The final piece of being a true elite manager is the ability to make the players think that they are even better than their talent would predict. This characteristic is the only one I am not certain Francona possesses. This team, in contrast to the many “stacked” teams in Boston, will be a great test of that skill. My hunch is that Francona will clearly reveal his talent in this area as the season progresses. As much as I hated Sparky Anderson (because for a time I was an Indians fan residing in Cincinnati), I always admired his ability to believe in his players even when they were beginning to doubt themselves. He was often a terrible “in-game” manager, but his teams won despite that in part because of his skill at bringing the best out of his team.
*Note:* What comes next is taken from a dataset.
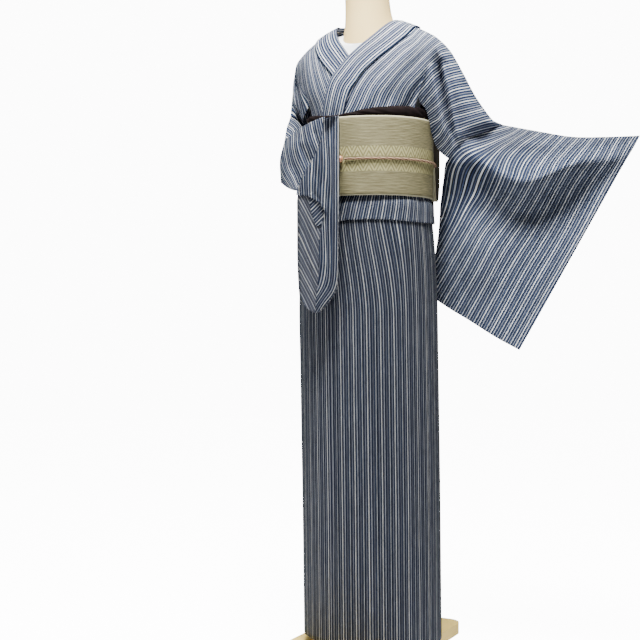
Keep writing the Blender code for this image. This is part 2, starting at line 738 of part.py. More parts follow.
def make_cord(cord_look, bead_look, group):
    """The cord round the belt, inside the bow, and the bead on it."""
    out = BELT_FIRST + BELT_STEP + BELT_CLOTH / 2 + CORD_RADIUS + GAP
    ends = BEAD_ANGLE, 360.0 - BEAD_ANGLE
    points = [belt_point(angle, CORD_HEIGHT, out) for angle in np.linspace(*ends, BELT_COLUMNS)]
    curve = bpy.data.curves.new("belt_cord", "CURVE")
    curve.dimensions = "3D"
    curve.bevel_depth = CORD_RADIUS
    curve.bevel_resolution = 1
    curve.use_fill_caps = True
    line = curve.splines.new("POLY")
    line.points.add(len(points) - 1)
    for place, point in zip(line.points, points):
        place.co = (point[0], point[1], point[2], 1.0)
    made = bpy.data.objects.new("belt_cord", curve)
    group.objects.link(made)
    curve.materials.append(cord_look)

    ball = bmesh.new()
    bmesh.ops.create_uvsphere(ball, u_segments=16, v_segments=10, radius=BEAD_RADIUS)
    bead = object_from("belt_bead", ball, bead_look, group)
    seat = belt_point(0.0, CORD_HEIGHT, out + BEAD_RADIUS - CORD_RADIUS)
    bead.location = seat


def ring(half_width, half_depth, shift, height, slope=0.0, lift=0.0):
    """A ring of the form, sloping down to the front and lifted at its sides."""
    points = []
    for step in range(FORM_COLUMNS):
        turn = 2 * math.pi * step / FORM_COLUMNS
        away = half_depth * math.sin(turn) - shift
        points.append((half_width * math.cos(turn), away, height + slope * away + lift * math.cos(turn) ** 2))
    return points


def make_form(cover, skin, group):
    rings = [ring(half_width, half_depth, shift, height, lift=lift)
             for height, half_width, half_depth, shift, lift in TORSO_FORM]
    rings.append(ring(*NECK_SEAM, NECK_BASE - 1.5 * GAP, slope=NECK_SLOPE))
    loft("form_cover", rings, cover, group)
    rings = []
    for rise, half_width, half_depth, shift in NECK_FORM:
        slope = NECK_SLOPE * (1.0 - rise / NECK_FORM[-1][0])
        rings.append(ring(half_width, half_depth, shift, NECK_BASE + rise, slope=slope))
    loft("form_neck", rings, skin, group)


def make_stand(wood, metal, group):
    outline = bmesh.new()
    bmesh.ops.create_cube(outline, size=1.0)
    bmesh.ops.scale(outline, vec=(2 * BOARD_HALF_WIDTH, 2 * BOARD_HALF_DEPTH, BOARD_THICK), verts=outline.verts)
    board = object_from("stand_board", outline, wood, group, smooth=False)
    board.location = (BOARD_SHIFT, 0.0, BOARD_THICK / 2)
    corners = board.data.attributes.new("bevel_weight_edge", "FLOAT", "EDGE")
    for edge in board.data.edges:
        ends = [board.data.vertices[index].co for index in edge.vertices]
        if abs(ends[0].z - ends[1].z) > BOARD_THICK / 2:
            corners.data[edge.index].value = 1.0
    rounding = board.modifiers.new("corners", "BEVEL")
    rounding.width = BOARD_CORNER
    rounding.segments = 6
    rounding.limit_method = "WEIGHT"

    bottom = BOARD_THICK + GAP
    top = TORSO_FORM[0][0] - GAP
    profile = (
        (0.0, top), (POLE_RADIUS, top), (POLE_RADIUS, bottom + 0.012), (FLANGE_RADIUS, bottom + 0.006),
        (FLANGE_RADIUS, bottom), (0.0, bottom),
    )
    turned_line = bmesh.new()
    points = [turned_line.verts.new((radius, 0.0, height)) for radius, height in profile]
    for start, end in zip(points, points[1:]):
        turned_line.edges.new((start, end))
    pole = object_from("stand_pole", turned_line, metal, group)
    spin = pole.modifiers.new("turned", "SCREW")
    spin.steps = 24
    spin.render_steps = 24
    spin.use_merge_vertices = True
    spin.merge_threshold = 0.0001


def build():
    clear_scene()
    group = collection_named("Summer kimono")
    striped = material("Striped cloth", STRIPED, 0.75)
    belt = material("Ribbed belt cloth", BELT_COLOUR, 0.7)
    scarf = material("Dark scarf", SCARF_COLOUR, 0.8)
    cord = material("Twisted cord", CORD_COLOUR, 0.7)
    bead = material("Coral bead", BEAD_COLOUR, 0.35)
    cover = material("White cover", COVER_COLOUR, 0.8)
    skin = material("Form surface", SKIN_COLOUR, 0.55)
    wood = material("Pale wood", WOOD_COLOUR, 0.5)
    metal = material("Pole metal", METAL_COLOUR, 0.35, 1.0)
    make_skirt(striped, group)
    make_fold_over(striped, group)
    make_upper_body(striped, group)
    make_collar(striped, group)
    make_left_sleeve(striped, group)
    make_right_sleeve(striped, group)
    make_belt(belt, scarf, group)
    make_cord(cord, bead, group)
    make_form(cover, skin, group)
    make_stand(wood, metal, group)


build()
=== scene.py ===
"""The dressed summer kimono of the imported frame, with its folds, weave and stripes.

Sizes are metres. The figure's axis is Z, its front looks along -Y and its left side is at +X. The forms'
tables repeat those of the part's source, and each piece of cloth is made finer here on the same form.
"""

import math

import bmesh
import bpy
import numpy as np
from mathutils import Matrix, Vector
from mathutils.bvhtree import BVHTree


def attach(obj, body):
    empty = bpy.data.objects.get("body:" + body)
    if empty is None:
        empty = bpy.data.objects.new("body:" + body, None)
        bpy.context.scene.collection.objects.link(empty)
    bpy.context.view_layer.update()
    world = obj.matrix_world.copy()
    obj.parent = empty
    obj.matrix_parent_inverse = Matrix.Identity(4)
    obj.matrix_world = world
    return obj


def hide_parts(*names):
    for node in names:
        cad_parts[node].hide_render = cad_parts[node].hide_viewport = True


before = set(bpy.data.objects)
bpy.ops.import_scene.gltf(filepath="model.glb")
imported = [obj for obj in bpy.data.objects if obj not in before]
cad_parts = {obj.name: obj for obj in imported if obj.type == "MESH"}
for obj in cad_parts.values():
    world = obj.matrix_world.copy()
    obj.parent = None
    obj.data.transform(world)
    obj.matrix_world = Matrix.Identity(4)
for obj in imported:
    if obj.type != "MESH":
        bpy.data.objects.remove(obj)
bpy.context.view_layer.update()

# Thickness of the solids' cloth, collar and belt, the collar's lift, and the gap between pieces
CLOTH = 0.0014
BAND = 0.0028
BAND_LIFT = 0.0011
BELT_CLOTH = 0.0022
GAP = 0.0003
# The visible cloth's walls
CLOTH_WALL = 0.0009
CUFF_WALL = 0.0014
BELT_WALL = 0.0018
THICK_WALL = 0.0024

# Heights of the dressed figure
WAIST_SPLIT = 1.020
BELT_BOTTOM = 0.970
BELT_TOP = 1.133
SHOULDER_TOP = 1.357
SHOULDER_FALL = 2.2
CHEST_BASE = 1.10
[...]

It is not by chance that I have not once mentioned in this blog about whether he knows to bunt in this situation or steal in another. I didn’t even mention the ability to know when to pull a pitcher from a game. Because, by it’s very nature, a baseball manager is a manager of men more than a manager of each game situation. I doubt Tito will be “outmanaged” often, but his other skills are what set him apart.

So, it is for all these reasons (and a few more not mentioned), that I honestly believe that Terry (Tito) Francona is one of a select few elite managers in baseball. It isn’t enough by itself to make the Cleveland Indians winners in 2013, but it certainly won’t hurt.

2 thoughts on “Terry Francona stands atop an elite group”

  1. Agree that Tito is a key element to Tribe’s improved chances. Without him they would not been able to attract key FAs. To keep positive vibe going they need to get off to good start.

  2. I agree that a good start would really help validate what Francona does and the moves that were made. More important this year than previous 2 because team and manager are better.